Women exposed to low levels of common organic solvents at work are 20 per cent more likely to develop breast cancer, a new study suggests.
The study looked at 1,205 women diagnosed with primary breast cancer between 2009 and 2011 and who were on the Western Australian Cancer Registry. They were matched to 1,789 controls from the electoral roll. Exposure to solvents was determined through telephone interviews. About a third of the women were occupationally exposed to solvents.
“The risk of breast cancer was 20 per cent elevated for women exposed to aliphatic solvents or to aromatic hydrocarbons other than benzene. The risks were lower for those exposed to benzene and chlorinated solvents,” the paper, published in the American Journal of Industrial Medicine, noted.
The authors added the risks, which were not statistically significant, “tended to be higher for breast cancer diagnosed before menopause than post-menopause, for those exposed to benzene, aliphatic and other aromatic solvents and chlorinated solvents.” They say the study suggests that there may be an association between occupational exposure to aliphatic and aromatic solvents and the risk of breast cancer at the low levels of exposure experienced by women in their study.
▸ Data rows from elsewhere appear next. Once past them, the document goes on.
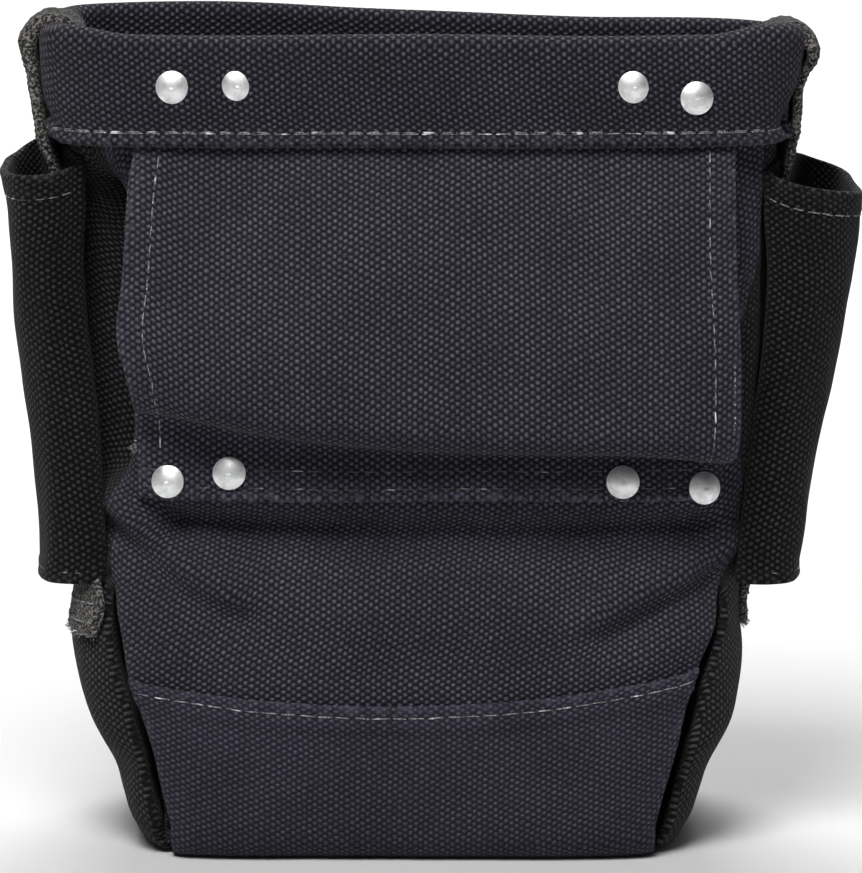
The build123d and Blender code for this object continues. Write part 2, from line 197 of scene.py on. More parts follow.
def drape(x, y, z):
    """How far the cloth stands off its plain shape: folds that hang from the corners."""
    front = smooth(-y, 5, 30)
    rear = smooth(y, 5, 30)
    low = 1 - smooth(z, 96, 108)
    folds = 2.6 * ridge(x, z, [(-92, 102), (-80, 92), (-71, 83), (-58, 76)], 4.5)
    folds -= 2.8 * ridge(x, z, [(-92, 92), (-80, 84), (-68, 75), (-52, 68)], 4.5)
    folds += 1.2 * ridge(x, z, [(-88, 70), (-70, 60)], 5.0)
    folds += 2.8 * ridge(x, z, [(86, 88), (66, 79), (42, 69)], 5.0)
    folds -= 2.6 * ridge(x, z, [(80, 79), (66, 72), (50, 64)], 4.5)
    folds += 1.6 * ridge(x, z, [(84, 66), (60, 58)], 5.0)
    folds += valley(x, z)
    folds += 1.8 * ridge(x, z, [(-50, 74), (0, 70), (30, 72)], 9.0)
    back = 2.0 * ridge(x, z, [(-80, 120), (-40, 92), (0, 84)], 9.0)
    back += 1.8 * ridge(x, z, [(78, 104), (44, 78), (10, 70)], 8.0)
    back -= 2.0 * ridge(x, z, [(-70, 88), (-30, 70), (30, 62)], 9.0)
    back -= 1.4 * ridge(x, z, [(60, 150), (20, 130), (-30, 128)], 12.0)
    place = np.stack([x, y, z], -1)
    soft = 0.55 * ripple(place, 46, 3) + 0.28 * ripple(place, 19, 4)
    # Beside the tunnel the corners sink in deep, as far up as the collar.
    band = smooth(z, 98, 122) * (1 - smooth(z, 182, 201))
    channel = -(23.0 * hump(x, -95.5, 7.5) + 19.0 * hump(x, 103.0, 5.0)) * smooth(-y, 8, 26) * band
    channel = channel - 3.2 * hump(z, 76, 22) * smooth(x, 70, 88)
    return front * low * folds + rear * back + soft * (1 - smooth(z, 196, 214) * 0.75) + channel


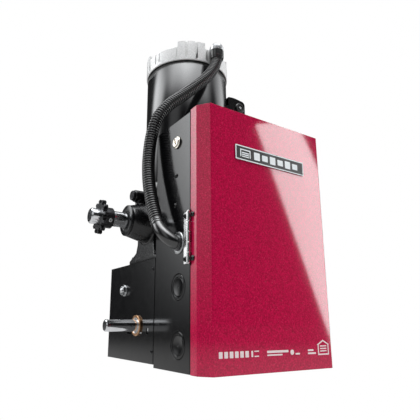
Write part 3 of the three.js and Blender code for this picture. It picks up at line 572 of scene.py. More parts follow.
def turned(profile, axis, centre, segments=48):
    """A turned piece: the profile is (radius, distance along the axis), closed on itself or the axis."""
    bm = bmesh.new()
    across = {"X": (Y, Z, X), "Y": (Z, X, Y), "Z": (X, Y, Z)}[axis]
    centre = Vector(centre)
    centre -= across[2] * centre.dot(across[2])
    rings = []
    for radius, along in profile:
        if radius < 1e-6:
            rings.append([bm.verts.new(centre + across[2] * along)])
            continue
        ring = []
        for i in range(segments):
            angle = 2 * math.pi * i / segments
            out = across[0] * math.cos(angle) + across[1] * math.sin(angle)
            ring.append(bm.verts.new(centre + out * radius + across[2] * along))
        rings.append(ring)
    on_axis = len(rings[0]) == 1 or len(rings[-1]) == 1
    pairs = list(zip(rings, rings[1:])) + ([] if on_axis else [(rings[-1], rings[0])])
    for one, two in pairs:
        if len(one) == 1 and len(two) == 1:
            continue
        for i in range(segments):
            j = (i + 1) % segments
            corners = [one[0]] if len(one) == 1 else [one[i], one[j]]
            corners += [two[0]] if len(two) == 1 else [two[j], two[i]]
            bm.faces.new(corners)
    bmesh.ops.recalc_face_normals(bm, faces=bm.faces)
    return bm


def rod(radius, low, high, axis, centre, segments=48, chamfer=0.0):
    c = chamfer
    profile = [(0, low), (radius - c, low), (radius, low + c), (radius, high - c), (radius - c, high),
               (0, high)]
    if not c:
        profile = [(0, low), (radius, low), (radius, high), (0, high)]
    return turned(profile, axis, centre, segments)


def merged(*shapes):
    """Several shapes in one piece, without joining their solids."""
    whole = bmesh.new()
    for shape in shapes:
        scratch = bpy.data.meshes.new("scratch")
        shape.to_mesh(scratch)
        shape.free()
        whole.from_mesh(scratch)
        bpy.data.meshes.remove(scratch)
    return whole


def moved(shape, matrix):
    bmesh.ops.transform(shape, matrix=matrix, verts=shape.verts)
    return shape


def evaluated(base, set_modifiers, helpers=()):
    """The base shape after modifiers, which may use the helper shapes."""
    objects = []
    for shape in (base, *helpers):
        mesh = bpy.data.meshes.new("scratch")
        shape.to_mesh(mesh)
        shape.free()
        made = bpy.data.objects.new("scratch", mesh)
        bpy.context.scene.collection.objects.link(made)
        objects.append(made)
    set_modifiers(objects[0], objects[1:])
    bpy.context.view_layer.update()
    result = bmesh.new()
    result.from_object(objects[0], bpy.context.evaluated_depsgraph_get())
    for made in objects:
        mesh = made.data
        bpy.data.objects.remove(made)
        bpy.data.meshes.remove(mesh)
    return result


def boolean(operation, base, tools):
    def modifiers(target, helpers):
        for helper in helpers:
            step = target.modifiers.new("boolean", "BOOLEAN")
            step.operation = operation
            step.solver = "EXACT"
            step.object = helper
    return evaluated(base, modifiers, tools)


def cut(base, *tools):
    return boolean("DIFFERENCE", base, tools)


def join(base, *others):
    return boolean("UNION", base, others)


def casting(shape, voxel, passes):
    """Joins overlapping solids into one skin and melts its inside corners into fillets."""
    def modifiers(target, _):
        remesh = target.modifiers.new("remesh", "REMESH")
        remesh.mode = "VOXEL"
        remesh.voxel_size = voxel
        smooth = target.modifiers.new("smooth", "SMOOTH")
        smooth.iterations = passes
        smooth.factor = 0.5
    return evaluated(shape, modifiers)


def piece(name, shape, look, body, stands_for=(), bevel=0.0, crease=38, steps=2):
    """Makes the shape an object in the row frame: its material, edge rounding, body and slot."""
    moved(shape, TO_ROW)
    bmesh.ops.recalc_face_normals(shape, faces=shape.faces)
    mesh = bpy.data.meshes.new(name)
    shape.to_mesh(mesh)
    shape.free()
    mesh.materials.append(LOOKS[look].material)
    mesh.polygons.foreach_set("use_smooth", [True] * len(mesh.polygons))
    made = bpy.data.objects.new(name, mesh)
    bpy.context.scene.collection.objects.link(made)
    if bevel:
        edge = made.modifiers.new("edges", "BEVEL")
        edge.width = bevel * MM
        edge.segments = steps
        edge.limit_method = "ANGLE"
        edge.angle_limit = math.radians(crease)
        edge.use_clamp_overlap = False
        normals = made.modifiers.new("normals", "WEIGHTED_NORMAL")
        normals.keep_sharp = True
    else:
        mesh.set_sharp_from_angle(angle=math.radians(crease))
    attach(made, body)
    if stands_for:
        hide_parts(*stands_for)
    return made


def around(count, radius, first=0.0):
    """Places round a circle, the first at this angle in radians."""
    angles = [first + 2 * math.pi * i / count for i in range(count)]
    return [(radius * math.cos(a), radius * math.sin(a)) for a in angles]


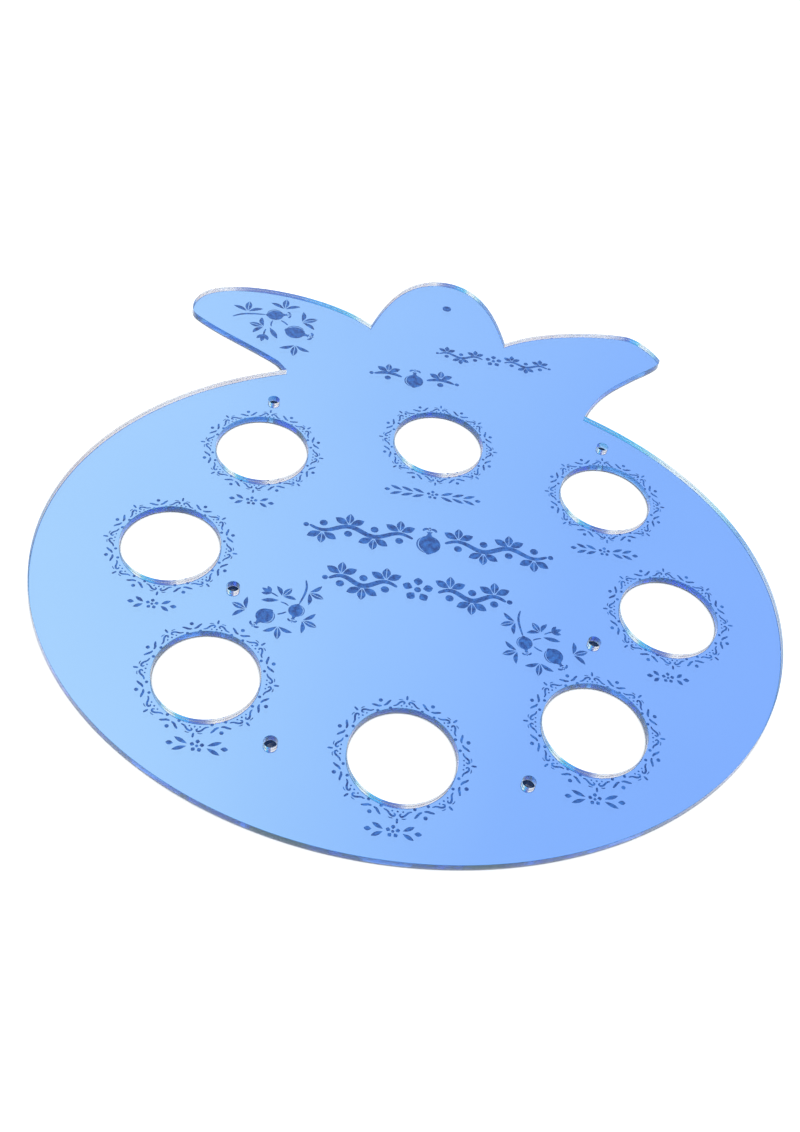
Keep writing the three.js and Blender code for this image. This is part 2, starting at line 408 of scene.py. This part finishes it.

The authors note: “Our findings are consistent with previous reports of an elevated risk of breast cancer associated with occupations where exposure to solvents is likely.”
- DC Glass, J Heyworth, AK Thomson, S Peters, C Saunders and L Fritschi. Occupational exposure to solvents and risk of breast cancer, American Journal of Industrial Medicine, published online ahead of print, 26 May 2015. doi: 10.1002/ajim.22478.